_Task prompt_:
Using the data beneath this instruction, retype only the lines from the one that contains "thermostat_piston()" down to the one that contains "bpy.context.scene.collection.objects.link(empty)", both included, exactly as they appear.
........
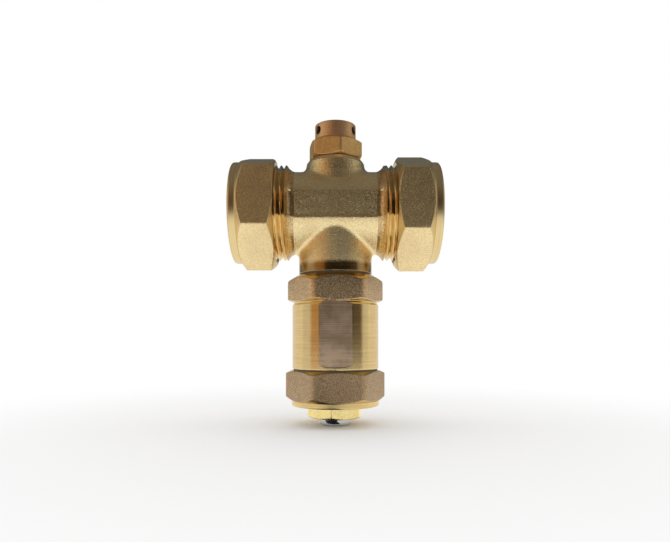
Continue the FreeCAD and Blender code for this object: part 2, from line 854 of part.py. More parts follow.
def thermostat_bulb():
    """A closed cup over the guide's crimp, full of the wax that thrusts the piston."""
    body = new_body("thermostat_bulb")
    inner = "guide_crimp_d / 2 + slide_gap"
    turned(body, "cup", [
        (inner, "0"),
        ("bulb_d / 2", "0"),
        ("bulb_d / 2", "bulb_long - bulb_round"),
        ("bulb_d / 2 - bulb_round", "bulb_long"),
        ("0", "bulb_long"),
        ("0", "bulb_long - bulb_wall"),
        ("bulb_d / 2 - bulb_round - bulb_wall / 2", "bulb_long - bulb_wall"),
        (inner, "bulb_long - bulb_round - bulb_wall / 2"),
    ])
    place(body, z="capsule_z + guide_flange_thick")


def capsule_cage():
    """Stands on the drain cap's spigot and carries the thermostat's flange, with windows for the water."""
    body = new_body("capsule_cage")
    outer = "housing_bore_r - slide_gap"
    high = "capsule_z - cage_z"
    turned(body, "sleeve", [
        (f"{outer} - cage_wall", "0"),
        (outer, "0"),
        (outer, high),
        (f"{outer} - cage_wall", high),
    ])
    window_high = f"({high} - 2 * cage_rim)"
    for role, name in (("XZ_Plane", "cross_windows"), ("YZ_Plane", "side_windows")):
        sketch = new_sketch(body, name + "_sketch", role)
        add_polygon(sketch, [
            ("-cage_window_wide / 2", "cage_rim"),
            ("cage_window_wide / 2", "cage_rim"),
            ("cage_window_wide / 2", f"cage_rim + {window_high}"),
            ("-cage_window_wide / 2", f"cage_rim + {window_high}"),
        ])
        doc.recompute()
        pocket(body, name, sketch, "2 * housing_bore_r", both_ways=True)
    place(body, z="cage_z")


def coil_spring(label, radius, wire, pitch, low, high):
    """A coil between two heights, its ends ground flat."""
    body = new_body(label + "_coil")
    sketch = new_sketch(body, "section", "XZ_Plane")
    add_circle(sketch, wire, radius, "0")
    doc.recompute()
    helix = body.newObject("PartDesign::AdditiveHelix", "helix")
    helix.Profile = sketch
    helix.ReferenceAxis = (sketch, ["V_Axis"])
    helix.Mode = 0
    helix.setExpression("Pitch", formula(pitch))
    helix.setExpression("Height", formula(f"{high} - ({low})"))
    settled(helix)
    body.setExpression("Placement.Base.z", formula(low))
    keep = doc.addObject("Part::Cylinder", label + "_ends")
    keep.setExpression("Radius", formula(f"{radius} + {wire}"))
    keep.setExpression("Height", formula(f"{high} - ({low})"))
    keep.setExpression("Placement.Base.z", formula(low))
    spring = doc.addObject("Part::Common", label)
    spring.Base = body
    spring.Tool = keep
    spring.Label = label
    settled(spring)
    finished.append(spring)


# Vacuum breaker


def vent_body():
    """Datum under the hexagon, where it sits on its gasket."""
    body = new_body("vent_body")
    spigot = "vent_thread_d / 2 - screw_gap"
    corner = blank_radius("vent_across")
    web_low, web_high = "vent_seat_up", "vent_seat_up + vent_seat_thick"
    turned(body, "blank", [
        ("vent_bore_r", "-vent_spigot_long"),
        (f"{spigot} - rim_chamfer", "-vent_spigot_long"),
        (spigot, "-(vent_spigot_long - rim_chamfer)"),
        (spigot, "0"),
        ("vent_across / 2 - vent_low_in", "0"),
        (corner, "vent_low_bevel"),
        (corner, "vent_hex_long - vent_top_bevel"),
        ("vent_across / 2 - vent_top_in", "vent_hex_long"),
        ("vent_pocket_r", "vent_hex_long"),
        ("vent_pocket_r", web_high),
        ("vent_hole_r", web_high),
        ("vent_hole_r", web_low),
        ("vent_bore_r", web_low),
    ])
    mill_hexagon(body, "hexagon", "vent_across", "vent_hex_long", "vent_hex_long")
    place(body, z="vent_z", turn=turn_z(TURNS[body.Label]))


def vent_bonnet():
    """The drilled cap over the seat: air comes in through its three side holes."""
    body = new_body("vent_bonnet")
    outer = "bonnet_r"
    inner = "bonnet_r - bonnet_wall"
    spigot = "vent_pocket_r - slide_gap"
    turned(body, "blank", [
        (inner, "-bonnet_spigot_long"),
        (spigot, "-bonnet_spigot_long"),
        (spigot, "0"),
        (f"{outer} - bonnet_groove", "0"),
        (f"{outer} - bonnet_groove", "bonnet_groove"),
        (outer, "2 * bonnet_groove"),
        (outer, "bonnet_high - bonnet_edge"),
        (f"{outer} - bonnet_edge", "bonnet_high"),
        ("0", "bonnet_high"),
        ("0", "bonnet_high - bonnet_roof"),
        (inner, "bonnet_high - bonnet_roof"),
    ])
    sketch = new_sketch(body, "air_hole_sketch", "XZ_Plane")
    add_circle(sketch, "bonnet_hole_d", "0", "bonnet_hole_up")
    doc.recompute()
    first = pocket(body, "air_hole", sketch, "2 * bonnet_r")
    pattern = body.newObject("PartDesign::PolarPattern", "air_holes")
    pattern.Originals = [first]
    pattern.Axis = (origin_feature(body, "Z_Axis"), [""])
    pattern.Angle = 360
    pattern.Occurrences = 3
    body.Tip = pattern
    settled(pattern)
    place(body, z="vent_z + vent_hex_long", turn=turn_z(TURNS[body.Label]))


def vent_disc():
    """Datum on the disc's top face, under its seal."""
    body = new_body("vent_disc")
    low = "-disc_thick"
    turned(body, "disc", [
        ("0", "0"),
        ("disc_r", "0"),
        ("disc_r", low),
        ("disc_stem_d / 2", low),
        ("disc_stem_d / 2", "-(disc_thick + disc_stem_long)"),
        ("0", "-(disc_thick + disc_stem_long)"),
    ])
    place(body, z="vent_z + vent_seat_up - seat_gap - disc_seal_thick")


def vent_retainer():
    """A slotted plate pressed in the spigot: it carries the spring and guides the disc's stem."""
    body = new_body("vent_retainer")
    turned(body, "plate", [
        ("disc_stem_d / 2 + slide_gap", "0"),
        ("vent_bore_r", "0"),
        ("vent_bore_r", "retainer_thick"),
        ("disc_stem_d / 2 + slide_gap", "retainer_thick"),
    ])
    drill_circle(body, "air_slots", 4, "retainer_slot_d", "retainer_slot_r", "retainer_thick")
    place(body, z="vent_z - vent_spigot_long + retainer_up")


def write_parts():
    os.makedirs("parts", exist_ok=True)
    doc.recompute()
    for thing in doc.Objects:
        if {"Invalid", "Error"} & set(thing.State):
            raise RuntimeError(f"{thing.Label} is left {thing.State}")
    for piece in finished:
        shape = piece.Shape
        if shape.isNull() or not shape.isValid() or not shape.Solids:
            raise RuntimeError(f"{piece.Label} has no valid solid")
        shape.exportStep(f"parts/{piece.Label}.step")
        print(f"{piece.Label}: {len(shape.Solids)} solid, {shape.Volume:.1f} mm3")


fill_sheet()
tee_body()
compression_nut("left_nut", -1)
compression_nut("right_nut", 1)
compression_ring("left_ring", -1)
compression_ring("right_ring", 1)
ring("neck_gasket", "branch_thread_r + screw_gap", "neck_r - gasket_inset", "gasket_thick", "housing_z")
cartridge_housing()
ring("cap_gasket", "cap_thread_r + screw_gap", "housing_r - gasket_inset", "gasket_thick", "cap_z")
drain_cap()
drain_seat()
drain_tip()
o_ring("seat_o_ring", "seat_thread_d / 2 - o_ring_thick / 2 - slide_gap / 2", "o_ring_thick",
       "seat_z + o_ring_up")
shutter()
shutter_seal()
thermostat_piston()
thermostat_guide()
thermostat_bulb()
capsule_cage()
coil_spring("lift_spring", "lift_coil_r", "lift_wire", "lift_pitch", "floor_z", "flange_low_z")
coil_spring("load_spring", "load_coil_r", "load_wire", "load_pitch", "capsule_z + guide_flange_thick", "roof_z")
ring("vent_gasket", "vent_thread_d / 2 + screw_gap", "vent_across / 2 - vent_low_in - gasket_inset",
     "vent_gasket_thick", "run_z + boss_top")
vent_body()
vent_bonnet()
vent_disc()
ring("vent_disc_seal", "disc_seal_hole_r", "disc_seal_r", "disc_seal_thick",
     "vent_z + vent_seat_up - seat_gap - disc_seal_thick")
coil_spring("vent_spring", "vent_coil_d / 2", "vent_wire", "vent_pitch",
            "vent_z - vent_spigot_long + retainer_up + retainer_thick",
            "vent_z + disc_low")
vent_retainer()
write_parts()
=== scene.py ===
import bmesh
import bpy
from math import atan2, cos, floor, pi, radians, sin, sqrt, tan
from mathutils import Matrix, Vector
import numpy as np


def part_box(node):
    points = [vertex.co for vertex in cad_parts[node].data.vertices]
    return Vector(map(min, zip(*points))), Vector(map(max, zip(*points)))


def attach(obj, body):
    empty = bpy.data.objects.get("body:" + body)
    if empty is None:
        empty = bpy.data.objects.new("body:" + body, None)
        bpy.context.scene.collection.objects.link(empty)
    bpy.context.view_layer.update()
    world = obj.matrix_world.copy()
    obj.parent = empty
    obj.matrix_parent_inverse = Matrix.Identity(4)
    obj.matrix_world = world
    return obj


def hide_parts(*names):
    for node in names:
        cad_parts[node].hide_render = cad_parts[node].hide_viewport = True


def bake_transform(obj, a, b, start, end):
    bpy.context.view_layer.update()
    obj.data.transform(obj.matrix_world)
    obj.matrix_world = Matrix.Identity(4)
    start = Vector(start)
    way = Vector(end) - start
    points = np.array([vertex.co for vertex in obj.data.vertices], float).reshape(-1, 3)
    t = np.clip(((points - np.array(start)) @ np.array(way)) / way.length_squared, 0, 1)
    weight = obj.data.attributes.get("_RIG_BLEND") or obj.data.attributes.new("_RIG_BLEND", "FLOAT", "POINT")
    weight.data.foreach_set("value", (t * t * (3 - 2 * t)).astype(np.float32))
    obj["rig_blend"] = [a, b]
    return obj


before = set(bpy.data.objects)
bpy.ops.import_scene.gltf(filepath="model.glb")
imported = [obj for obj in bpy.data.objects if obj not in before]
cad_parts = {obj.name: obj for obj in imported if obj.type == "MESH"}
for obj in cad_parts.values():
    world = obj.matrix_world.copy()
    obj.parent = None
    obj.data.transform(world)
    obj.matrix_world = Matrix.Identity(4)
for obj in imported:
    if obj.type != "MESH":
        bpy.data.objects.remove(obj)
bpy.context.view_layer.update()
mm = 0.001
runZ = sum(corner.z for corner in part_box("left_ring")) / 2  # height of the pipe run's axis
print("frame loaded, the run lies at", round(runZ / mm, 3), "mm")


# the camera stands level, close in front, a little left of the valve's axis
camera = {
    "place": (-0.85, -208.5, 30.75),
    "focalPixels": 590.0,
    "axisPixel": (333.0, 337.0),
    "imageSize": (670.0, 542.0),
    "sensor": 36.0,
    "nearest": 0.005,
    "farthest": 20.0,
}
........
_Solution to this task_:
thermostat_piston()
thermostat_guide()
thermostat_bulb()
capsule_cage()
coil_spring("lift_spring", "lift_coil_r", "lift_wire", "lift_pitch", "floor_z", "flange_low_z")
coil_spring("load_spring", "load_coil_r", "load_wire", "load_pitch", "capsule_z + guide_flange_thick", "roof_z")
ring("vent_gasket", "vent_thread_d / 2 + screw_gap", "vent_across / 2 - vent_low_in - gasket_inset",
     "vent_gasket_thick", "run_z + boss_top")
vent_body()
vent_bonnet()
vent_disc()
ring("vent_disc_seal", "disc_seal_hole_r", "disc_seal_r", "disc_seal_thick",
     "vent_z + vent_seat_up - seat_gap - disc_seal_thick")
coil_spring("vent_spring", "vent_coil_d / 2", "vent_wire", "vent_pitch",
            "vent_z - vent_spigot_long + retainer_up + retainer_thick",
            "vent_z + disc_low")
vent_retainer()
write_parts()
=== scene.py ===
import bmesh
import bpy
from math import atan2, cos, floor, pi, radians, sin, sqrt, tan
from mathutils import Matrix, Vector
import numpy as np


def part_box(node):
    points = [vertex.co for vertex in cad_parts[node].data.vertices]
    return Vector(map(min, zip(*points))), Vector(map(max, zip(*points)))


def attach(obj, body):
    empty = bpy.data.objects.get("body:" + body)
    if empty is None:
        empty = bpy.data.objects.new("body:" + body, None)
        bpy.context.scene.collection.objects.link(empty)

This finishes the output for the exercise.